◆ WRITTEN PROBLEM: Exactly the lines from the one containing "gear_housing();" through the one containing "before = set(bpy.data.objects)" must be returned; include both ends and nothing else.

(Raw records)

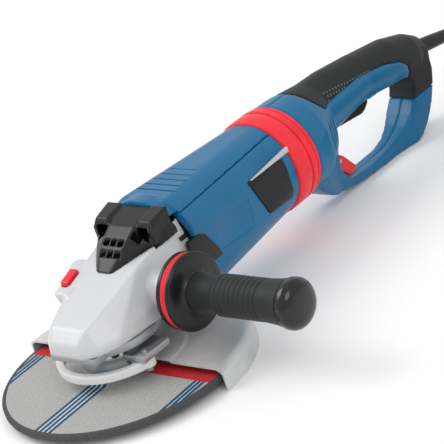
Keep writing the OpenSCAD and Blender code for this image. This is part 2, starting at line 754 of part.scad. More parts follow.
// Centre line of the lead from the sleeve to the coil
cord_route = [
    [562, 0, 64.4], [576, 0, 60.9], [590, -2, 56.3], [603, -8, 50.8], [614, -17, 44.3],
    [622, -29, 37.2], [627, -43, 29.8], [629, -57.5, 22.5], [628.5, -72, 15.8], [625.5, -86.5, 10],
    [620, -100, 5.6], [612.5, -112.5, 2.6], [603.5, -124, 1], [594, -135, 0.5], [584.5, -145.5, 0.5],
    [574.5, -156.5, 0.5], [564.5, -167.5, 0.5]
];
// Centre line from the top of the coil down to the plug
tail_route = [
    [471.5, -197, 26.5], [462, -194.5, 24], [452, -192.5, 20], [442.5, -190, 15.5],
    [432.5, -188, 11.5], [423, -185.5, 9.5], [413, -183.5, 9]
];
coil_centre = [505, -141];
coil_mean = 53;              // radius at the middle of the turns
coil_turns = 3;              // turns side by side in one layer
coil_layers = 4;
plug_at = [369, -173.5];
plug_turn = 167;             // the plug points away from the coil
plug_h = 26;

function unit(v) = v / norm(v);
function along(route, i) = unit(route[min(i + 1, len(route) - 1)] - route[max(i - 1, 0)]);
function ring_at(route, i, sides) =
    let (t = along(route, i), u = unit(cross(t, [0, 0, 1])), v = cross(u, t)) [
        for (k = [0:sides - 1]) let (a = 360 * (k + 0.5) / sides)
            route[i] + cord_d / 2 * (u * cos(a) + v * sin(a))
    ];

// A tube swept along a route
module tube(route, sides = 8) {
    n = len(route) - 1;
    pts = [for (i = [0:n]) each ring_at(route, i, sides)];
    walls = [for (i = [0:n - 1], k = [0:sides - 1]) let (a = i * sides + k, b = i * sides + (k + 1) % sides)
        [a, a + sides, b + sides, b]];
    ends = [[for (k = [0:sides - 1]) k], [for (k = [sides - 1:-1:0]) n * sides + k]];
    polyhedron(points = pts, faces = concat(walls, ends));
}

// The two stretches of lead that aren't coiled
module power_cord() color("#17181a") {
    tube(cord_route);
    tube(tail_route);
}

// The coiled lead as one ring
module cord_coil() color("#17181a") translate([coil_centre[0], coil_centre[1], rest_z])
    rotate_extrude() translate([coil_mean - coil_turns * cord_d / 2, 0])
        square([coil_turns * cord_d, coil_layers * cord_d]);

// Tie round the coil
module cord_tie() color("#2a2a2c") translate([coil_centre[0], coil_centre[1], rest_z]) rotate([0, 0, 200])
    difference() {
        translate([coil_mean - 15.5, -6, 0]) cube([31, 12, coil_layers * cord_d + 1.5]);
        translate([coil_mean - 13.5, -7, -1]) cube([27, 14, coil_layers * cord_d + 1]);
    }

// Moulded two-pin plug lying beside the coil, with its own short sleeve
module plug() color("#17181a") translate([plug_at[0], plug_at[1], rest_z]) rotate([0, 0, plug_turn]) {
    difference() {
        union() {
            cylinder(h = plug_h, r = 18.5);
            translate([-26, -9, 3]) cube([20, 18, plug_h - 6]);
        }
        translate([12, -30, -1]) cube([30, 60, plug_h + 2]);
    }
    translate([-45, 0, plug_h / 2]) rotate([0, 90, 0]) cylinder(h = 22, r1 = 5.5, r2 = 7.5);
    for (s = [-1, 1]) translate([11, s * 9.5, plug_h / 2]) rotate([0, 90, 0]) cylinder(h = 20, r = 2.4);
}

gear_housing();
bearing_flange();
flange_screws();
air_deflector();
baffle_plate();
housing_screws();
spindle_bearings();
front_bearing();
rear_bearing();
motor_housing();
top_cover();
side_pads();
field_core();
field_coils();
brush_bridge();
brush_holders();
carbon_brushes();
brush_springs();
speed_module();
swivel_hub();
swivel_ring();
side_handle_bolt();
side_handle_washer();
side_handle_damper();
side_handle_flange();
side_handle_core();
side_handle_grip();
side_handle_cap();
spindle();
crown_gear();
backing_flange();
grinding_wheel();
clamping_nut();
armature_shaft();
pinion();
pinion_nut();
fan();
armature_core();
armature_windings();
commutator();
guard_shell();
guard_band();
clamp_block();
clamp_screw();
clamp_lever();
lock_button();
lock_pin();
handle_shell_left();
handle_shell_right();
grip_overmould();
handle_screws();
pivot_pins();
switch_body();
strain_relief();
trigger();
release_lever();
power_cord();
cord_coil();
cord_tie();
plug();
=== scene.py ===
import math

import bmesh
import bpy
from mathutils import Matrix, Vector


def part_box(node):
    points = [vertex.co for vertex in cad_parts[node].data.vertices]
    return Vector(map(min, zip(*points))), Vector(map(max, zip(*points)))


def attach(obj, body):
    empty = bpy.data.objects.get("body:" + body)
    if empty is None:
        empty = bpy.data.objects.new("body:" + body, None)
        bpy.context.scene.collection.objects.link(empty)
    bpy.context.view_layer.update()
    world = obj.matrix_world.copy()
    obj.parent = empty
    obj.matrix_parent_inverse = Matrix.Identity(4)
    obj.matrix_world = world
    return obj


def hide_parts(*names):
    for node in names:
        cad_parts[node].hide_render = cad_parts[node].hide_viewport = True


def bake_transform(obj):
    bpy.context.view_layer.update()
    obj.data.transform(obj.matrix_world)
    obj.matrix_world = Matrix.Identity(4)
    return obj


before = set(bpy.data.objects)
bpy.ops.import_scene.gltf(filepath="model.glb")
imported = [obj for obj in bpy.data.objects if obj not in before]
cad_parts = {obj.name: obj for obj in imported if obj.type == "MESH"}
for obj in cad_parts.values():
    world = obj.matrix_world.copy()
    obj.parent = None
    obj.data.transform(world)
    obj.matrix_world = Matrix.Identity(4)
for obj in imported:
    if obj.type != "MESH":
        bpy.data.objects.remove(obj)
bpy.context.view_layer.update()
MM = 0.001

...

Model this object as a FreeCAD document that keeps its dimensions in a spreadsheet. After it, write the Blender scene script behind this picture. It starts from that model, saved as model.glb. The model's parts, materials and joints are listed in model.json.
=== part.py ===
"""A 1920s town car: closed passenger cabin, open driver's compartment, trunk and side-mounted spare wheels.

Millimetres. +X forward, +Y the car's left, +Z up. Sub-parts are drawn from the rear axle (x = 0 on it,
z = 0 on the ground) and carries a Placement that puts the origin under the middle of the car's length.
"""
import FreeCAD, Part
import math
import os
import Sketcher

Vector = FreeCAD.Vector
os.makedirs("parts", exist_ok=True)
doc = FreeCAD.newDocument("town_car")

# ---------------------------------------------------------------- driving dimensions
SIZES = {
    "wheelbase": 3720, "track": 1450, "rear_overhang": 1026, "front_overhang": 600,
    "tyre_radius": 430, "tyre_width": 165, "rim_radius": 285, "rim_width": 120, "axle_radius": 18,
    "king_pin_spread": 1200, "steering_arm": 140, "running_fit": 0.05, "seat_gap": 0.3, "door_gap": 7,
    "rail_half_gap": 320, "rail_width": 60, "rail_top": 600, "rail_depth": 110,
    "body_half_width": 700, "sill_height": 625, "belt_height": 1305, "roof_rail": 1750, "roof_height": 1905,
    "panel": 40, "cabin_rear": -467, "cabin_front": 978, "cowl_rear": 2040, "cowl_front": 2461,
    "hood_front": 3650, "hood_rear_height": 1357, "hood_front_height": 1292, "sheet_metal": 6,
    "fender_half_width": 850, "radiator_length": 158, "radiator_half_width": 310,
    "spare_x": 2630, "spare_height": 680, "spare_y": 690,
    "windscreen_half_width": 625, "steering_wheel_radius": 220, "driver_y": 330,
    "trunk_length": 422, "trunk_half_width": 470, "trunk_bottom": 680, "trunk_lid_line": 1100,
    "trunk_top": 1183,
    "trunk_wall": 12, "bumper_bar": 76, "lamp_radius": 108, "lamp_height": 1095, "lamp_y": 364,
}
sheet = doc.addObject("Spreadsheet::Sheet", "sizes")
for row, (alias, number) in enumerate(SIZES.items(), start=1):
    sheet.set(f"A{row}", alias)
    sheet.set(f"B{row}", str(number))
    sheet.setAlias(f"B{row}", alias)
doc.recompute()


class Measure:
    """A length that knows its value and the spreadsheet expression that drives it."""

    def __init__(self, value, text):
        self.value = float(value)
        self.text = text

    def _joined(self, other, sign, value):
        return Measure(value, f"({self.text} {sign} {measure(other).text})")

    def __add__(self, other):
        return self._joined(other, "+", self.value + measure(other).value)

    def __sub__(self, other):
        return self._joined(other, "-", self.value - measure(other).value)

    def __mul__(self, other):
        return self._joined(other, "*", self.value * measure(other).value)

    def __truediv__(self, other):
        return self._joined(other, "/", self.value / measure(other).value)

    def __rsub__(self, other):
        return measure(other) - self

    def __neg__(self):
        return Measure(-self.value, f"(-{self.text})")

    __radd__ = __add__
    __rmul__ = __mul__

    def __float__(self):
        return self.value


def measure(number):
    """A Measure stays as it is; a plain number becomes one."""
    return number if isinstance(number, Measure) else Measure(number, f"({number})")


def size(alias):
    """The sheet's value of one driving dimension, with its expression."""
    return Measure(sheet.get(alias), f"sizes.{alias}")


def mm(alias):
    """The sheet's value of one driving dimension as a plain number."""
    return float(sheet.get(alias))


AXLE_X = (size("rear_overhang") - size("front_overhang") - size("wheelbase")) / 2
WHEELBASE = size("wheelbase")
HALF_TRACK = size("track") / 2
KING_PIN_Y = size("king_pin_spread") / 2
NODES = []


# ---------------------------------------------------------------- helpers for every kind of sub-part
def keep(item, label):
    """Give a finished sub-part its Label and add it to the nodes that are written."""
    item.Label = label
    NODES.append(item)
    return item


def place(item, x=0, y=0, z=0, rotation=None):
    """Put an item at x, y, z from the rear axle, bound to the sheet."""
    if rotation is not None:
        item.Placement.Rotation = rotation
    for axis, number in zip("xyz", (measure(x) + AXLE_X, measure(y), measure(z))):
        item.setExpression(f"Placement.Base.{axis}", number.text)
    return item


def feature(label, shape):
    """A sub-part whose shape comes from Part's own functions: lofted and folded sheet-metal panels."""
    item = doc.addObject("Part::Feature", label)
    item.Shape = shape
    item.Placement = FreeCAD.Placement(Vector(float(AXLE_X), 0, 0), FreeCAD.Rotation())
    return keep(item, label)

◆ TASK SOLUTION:
gear_housing();
bearing_flange();
flange_screws();
air_deflector();
baffle_plate();
housing_screws();
spindle_bearings();
front_bearing();
rear_bearing();
motor_housing();
top_cover();
side_pads();
field_core();
field_coils();
brush_bridge();
brush_holders();
carbon_brushes();
brush_springs();
speed_module();
swivel_hub();
swivel_ring();
side_handle_bolt();
side_handle_washer();
side_handle_damper();
side_handle_flange();
side_handle_core();
side_handle_grip();
side_handle_cap();
spindle();
crown_gear();
backing_flange();
grinding_wheel();
clamping_nut();
armature_shaft();
pinion();
pinion_nut();
fan();
armature_core();
armature_windings();
commutator();
guard_shell();
guard_band();
clamp_block();
clamp_screw();
clamp_lever();
lock_button();
lock_pin();
handle_shell_left();
handle_shell_right();
grip_overmould();
handle_screws();
pivot_pins();
switch_body();
strain_relief();
trigger();
release_lever();
power_cord();
cord_coil();
cord_tie();
plug();
=== scene.py ===
import math

import bmesh
import bpy
from mathutils import Matrix, Vector


def part_box(node):
    points = [vertex.co for vertex in cad_parts[node].data.vertices]
    return Vector(map(min, zip(*points))), Vector(map(max, zip(*points)))


def attach(obj, body):
    empty = bpy.data.objects.get("body:" + body)
    if empty is None:
        empty = bpy.data.objects.new("body:" + body, None)
        bpy.context.scene.collection.objects.link(empty)
    bpy.context.view_layer.update()
    world = obj.matrix_world.copy()
    obj.parent = empty
    obj.matrix_parent_inverse = Matrix.Identity(4)
    obj.matrix_world = world
    return obj


def hide_parts(*names):
    for node in names:
        cad_parts[node].hide_render = cad_parts[node].hide_viewport = True


def bake_transform(obj):
    bpy.context.view_layer.update()
    obj.data.transform(obj.matrix_world)
    obj.matrix_world = Matrix.Identity(4)
    return obj


before = set(bpy.data.objects)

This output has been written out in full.